While making lattes at Starbucks several months after graduating, I had plenty of time to reflect on the value of a college education.
Starbucks wasn’t the only option I had after graduation, but it was the one I chose when I couldn’t find an ideal job after several months of searching. And I wasn’t the only person I knew who graduated from a quality state school to start working a job that did not require a degree.
My peers and I discovered that our expectations of employment as college graduates were not met in the job market we entered. To get desired jobs, we had to be more than simply another member of the most educated generation in history.
By many measures, there has never been a better time to be a college student. American college students enjoy unprecedented access to higher education and information, and our schools produce some of the most outstanding graduates ever seen.
At the same time, the average college graduate appears less capable than previous cohorts.
A Washington Post article last December described a recent study involving nearly 20,000 Americans that found significant declines in the ability of college graduates to demonstrate proficiency in reading comprehension over the past decade. The assessment measured basic ability to extract and compute information. These graduates weren’t incapable of providing esoteric interpretations of dense prose – it was processing information on labels that gave them trouble.
Part of the decline may be attributed to the increase in enrollment in colleges. As a greater proportion of the population receives a bachelor’s degree, the average performance may slip as more students graduate from less rigorous institutions.
There are literally millions of college-bound students who are not prepared for the academic rigors of the university.
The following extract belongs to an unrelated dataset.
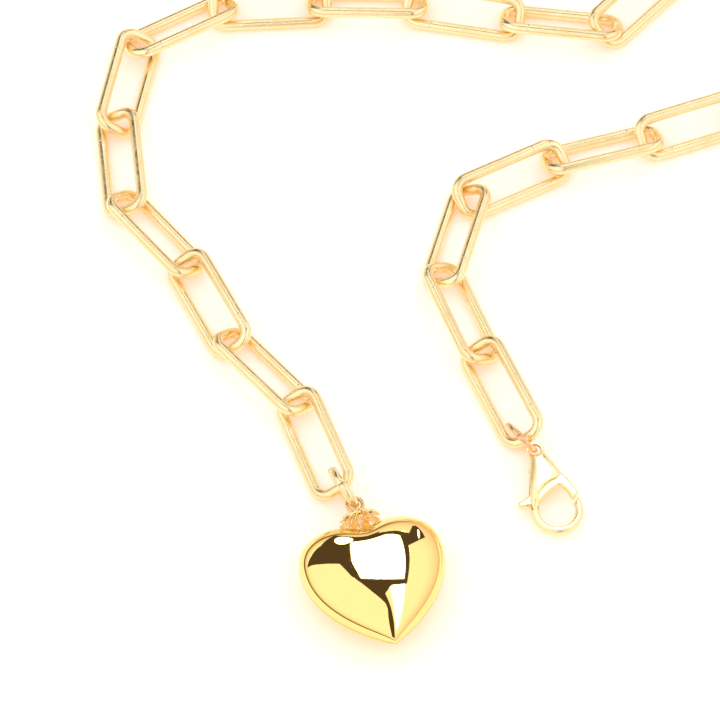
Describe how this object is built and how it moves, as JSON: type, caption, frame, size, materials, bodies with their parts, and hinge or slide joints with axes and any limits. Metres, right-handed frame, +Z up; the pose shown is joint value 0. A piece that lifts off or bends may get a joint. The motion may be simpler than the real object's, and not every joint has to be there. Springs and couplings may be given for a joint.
{
  "type": "pendant necklace",
  "caption": "Paperclip-link chain necklace lying undone in curves, with a hollow puffed heart pendant on one end and a sprung lobster clasp on the other.",
  "frame": {"origin": "on the table, under the middle of the necklace's bounding box", "axes": "+Z up from the table; the heart and the clasp point towards -Y"},
  "size_m": [0.1548, 0.1524, 0.0084],
  "materials": {
    "gold_link": "polished gold",
    "gold_heart": "mirror-polished gold",
    "gold_clasp": "polished gold",
    "spring_steel": "bright steel"
  },
  "bodies": {
    "link_01": {"chain_link_01": "gold_link"},
    "link_02": {"chain_link_02": "gold_link"},
    "link_03": {"chain_link_03": "gold_link"},
    "link_04": {"chain_link_04": "gold_link"},
    "link_05": {"chain_link_05": "gold_link"},
    "link_06": {"chain_link_06": "gold_link"},
    "link_07": {"chain_link_07": "gold_link"},
    "link_08": {"chain_link_08": "gold_link"},
    "link_09": {"chain_link_09": "gold_link"},
    "link_10": {"chain_link_10": "gold_link"},
    "link_11": {"chain_link_11": "gold_link"},
    "link_12": {"chain_link_12": "gold_link"},
    "link_13": {"chain_link_13": "gold_link"},
    "link_14": {"chain_link_14": "gold_link"},
    "link_15": {"chain_link_15": "gold_link"},
    "link_16": {"chain_link_16": "gold_link"},
    "link_17": {"chain_link_17": "gold_link"},
    "link_18": {"chain_link_18": "gold_link"},
    "link_19": {"chain_link_19": "gold_link"},
    "link_20": {"chain_link_20": "gold_link"},
    "link_21": {"chain_link_21": "gold_link"},
    "link_22": {"chain_link_22": "gold_link"},
    "link_23": {"chain_link_23": "gold_link"},
    "link_24": {"chain_link_24": "gold_link"},
    "link_25": {"chain_link_25": "gold_link"},
    "link_26": {"chain_link_26": "gold_link"},
    "link_27": {"chain_link_27": "gold_link"},
    "link_28": {"chain_link_28": "gold_link"},
    "link_29": {"chain_link_29": "gold_link"},
    "link_30": {"chain_link_30": "gold_link"},
    "pendant_ring": {"pendant_ring": "gold_link"},
    "heart": {"heart_front_shell": "gold_heart", "heart_back_shell": "gold_heart", "heart_cap": "gold_heart", "heart_eye": "gold_heart"},
    "clasp_ring": {"clasp_ring": "gold_link"},
    "clasp": {"clasp_body": "gold_clasp", "clasp_pivot_pin": "spring_steel", "clasp_spring": "spring_steel"},
    "trigger": {"clasp_trigger": "gold_clasp"}
  },
  "joints": [
    {"name": "trigger_open", "type": "hinge", "parent": "clasp", "child": "trigger", "pos_m": [-0.01262, -0.04825, 0.00198], "axis": [-0.0273, 0.0839, -0.9961], "range_deg": [0, 25], "stiffness_Nm_per_rad": 0.0001, "springref_deg": -20.05, "deforming": ["clasp_spring"]},
    {"name": "heart_lift", "type": "hinge", "parent": "pendant_ring", "child": "heart", "pos_m": [-0.03981, -0.05391, 0.0042], "axis": [-0.969, -0.247, 0], "range_deg": [0, 35]},
    {"name": "pendant_ring_swing", "type": "hinge", "parent": "link_01", "child": "pendant_ring", "pos_m": [-0.04242, -0.05028, 0.00209], "axis": [0, 0, 1], "range_deg": [-12, 30]},
    {"name": "clasp_lift", "type": "hinge", "parent": "clasp_ring", "child": "clasp", "pos_m": [-0.01454, -0.04395, 0.0024], "axis": [-0.9511, -0.309, 0], "range_deg": [0, 12]},
    {"name": "clasp_ring_swing", "type": "hinge", "parent": "link_30", "child": "clasp_ring", "pos_m": [-0.01565, -0.04167, 0.00209], "axis": [0, 0, 1], "range_deg": [-30, 12]},
    {"name": "link_15_swing", "type": "hinge", "parent": "link_16", "child": "link_15", "pos_m": [0.0359, 0.06907, 0.00209], "axis": [0, 0, 1], "range_deg": [-30, 11]},
    {"name": "link_14_swing", "type": "hinge", "parent": "link_15", "child": "link_14", "pos_m": [0.02478, 0.06038, 0.00209], "axis": [0, 0, -1], "range_deg": [-12, 30]},
    {"name": "link_13_swing", "type": "hinge", "parent": "link_14", "child": "link_13", "pos_m": [0.01545, 0.04965, 0.00209], "axis": [0, 0, 1], "range_deg": [-30, 13]},
    {"name": "link_12_swing", "type": "hinge", "parent": "link_13", "child": "link_12", "pos_m": [0.00647, 0.03856, 0.00209], "axis": [0, 0, -1], "range_deg": [-14, 30]},
    {"name": "link_11_swing", "type": "hinge", "parent": "link_12", "child": "link_11", "pos_m": [-0.00304, 0.02836, 0.00209], "axis": [0, 0, 1], "range_deg": [-5, 15]},
    {"name": "link_10_swing", "type": "hinge", "parent": "link_11", "child": "link_10", "pos_m": [-0.01689, 0.03006, 0.00209], "axis": [0, 0, -1], "range_deg": [-13, 30]},
    {"name": "link_09_swing", "type": "hinge", "parent": "link_10", "child": "link_09", "pos_m": [-0.03091, 0.03253, 0.00209], "axis": [0, 0, 1], "range_deg": [-30, 7]},
    {"name": "link_08_swing", "type": "hinge", "parent": "link_09", "child": "link_08", "pos_m": [-0.04512, 0.03278, 0.00209], "axis": [0, 0, -1], "range_deg": [-6, 30]},
    {"name": "link_07_swing", "type": "hinge", "parent": "link_08", "child": "link_07", "pos_m": [-0.05923, 0.03204, 0.00209], "axis": [0, 0, 1], "range_deg": [-30, 5]},
    {"name": "link_06_swing", "type": "hinge", "parent": "link_07", "child": "link_06", "pos_m": [-0.07134, 0.02533, 0.00209], "axis": [0, 0, -1], "range_deg": [-5, 30]},
    {"name": "link_05_swing", "type": "hinge", "parent": "link_06", "child": "link_05", "pos_m": [-0.07423, 0.01173, 0.00209], "axis": [0, 0, 1], "range_deg": [-30, 6]},
    {"name": "link_04_swing", "type": "hinge", "parent": "link_05", "child": "link_04", "pos_m": [-0.07277, -0.00218, 0.00209], "axis": [0, 0, -1], "range_deg": [-8, 30]},
    {"name": "link_03_swing", "type": "hinge", "parent": "link_04", "child": "link_03", "pos_m": [-0.06376, -0.01292, 0.00209], "axis": [0, 0, 1], "range_deg": [-30, 11]},
    {"name": "link_02_swing", "type": "hinge", "parent": "link_03", "child": "link_02", "pos_m": [-0.05734, -0.02551, 0.00209], "axis": [0, 0, -1], "range_deg": [-16, 30]},
    {"name": "link_01_swing", "type": "hinge", "parent": "link_02", "child": "link_01", "pos_m": [-0.04792, -0.03598, 0.00209], "axis": [0, 0, 1], "range_deg": [-26, 25]},
    {"name": "link_17_swing", "type": "hinge", "parent": "link_16", "child": "link_17", "pos_m": [0.04929, 0.07316, 0.00209], "axis": [0, 0, 1], "range_deg": [-9, 30]},
    {"name": "link_18_swing", "type": "hinge", "parent": "link_17", "child": "link_18", "pos_m": [0.06291, 0.07027, 0.00209], "axis": [0, 0, -1], "range_deg": [-30, 7]},
    {"name": "link_19_swing", "type": "hinge", "parent": "link_18", "child": "link_19", "pos_m": [0.07254, 0.06029, 0.00209], "axis": [0, 0, 1], "range_deg": [-6, 30]},
    {"name": "link_20_swing", "type": "hinge", "parent": "link_19", "child": "link_20", "pos_m": [0.07423, 0.04651, 0.00209], "axis": [0, 0, -1], "range_deg": [-30, 7]},
    {"name": "link_21_swing", "type": "hinge", "parent": "link_20", "child": "link_21", "pos_m": [0.06812, 0.03398, 0.00209], "axis": [0, 0, 1], "range_deg": [-8, 30]},
    {"name": "link_22_swing", "type": "hinge", "parent": "link_21", "child": "link_22", "pos_m": [0.05706, 0.02533, 0.00209], "axis": [0, 0, -1], "range_deg": [-30, 10]},
    {"name": "link_23_swing", "type": "hinge", "parent": "link_22", "child": "link_23", "pos_m": [0.04385, 0.02026, 0.00209], "axis": [0, 0, 1], "range_deg": [-15, 30]},
    {"name": "link_24_swing", "type": "hinge", "parent": "link_23", "child": "link_24", "pos_m": [0.02996, 0.01705, 0.00209], "axis": [0, 0, -1], "range_deg": [-30, 21]},
    {"name": "link_25_swing", "type": "hinge", "parent": "link_24", "child": "link_25", "pos_m": [0.01607, 0.01385, 0.00209], "axis": [0, 0, 1], "range_deg": [-30, 30]},
    {"name": "link_26_swing", "type": "hinge", "parent": "link_25", "child": "link_26", "pos_m": [0.00269, 0.00898, 0.00209], "axis": [0, 0, -1], "range_deg": [-30, 27]},
    {"name": "link_27_swing", "type": "hinge", "parent": "link_26", "child": "link_27", "pos_m": [-0.01097, 0.00506, 0.00209], "axis": [0, 0, 1], "range_deg": [-23, 30]},
    {"name": "link_28_swing", "type": "hinge", "parent": "link_27", "child": "link_28", "pos_m": [-0.0234, -0.00127, 0.00209], "axis": [0, 0, -1], "range_deg": [-10, 16]},
    {"name": "link_29_swing", "type": "hinge", "parent": "link_28", "child": "link_29", "pos_m": [-0.0272, -0.01453, 0.00209], "axis": [0, 0, 1], "range_deg": [-18, 15]},
    {"name": "link_30_swing", "type": "hinge", "parent": "link_29", "child": "link_30", "pos_m": [-0.02193, -0.02756, 0.00209], "axis": [0, 0, -1], "range_deg": [-30, 30]}
  ]
}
According to an August 2006 ACT press release, only 21 percent of the more than 1.2 million test takers received scores in English, mathematics, reading and science that indicated they were prepared for college-level material.
In some ways, we ought to be delighted that so many Americans are graduating from college. For many families, this represents a dream come true. Yet, we ought to be concerned about the quality of the education our students receive.
As the academic ability of the average college graduate declines and the number of graduates continues to increase, the value of a college degree should be expected to change as well. A bachelor’s degree will not hold the significance for our generation that it did for our parents’ generation. While the expected lifetime earnings of college graduates will continue to exceed those with only a high school diploma, graduates should not rely on their degree to guarantee quality employment.
Students today are fortunate not to face the barriers to higher education that previous generation encountered, but are unfortunate to face blistering competition from hordes of highly motivated graduates. If I have any advice to give, it is this: the real value of higher education depends entirely on what you are willing to make of it.
The fact that we have arrived at college says more about the availability of higher education than our desire and ability to make the best use of it. The true test of our education will not be graduating, but what we achieve during and after our four years in college.
And if you wind up at Starbucks? You’ll have better health care than many of your fellow graduates.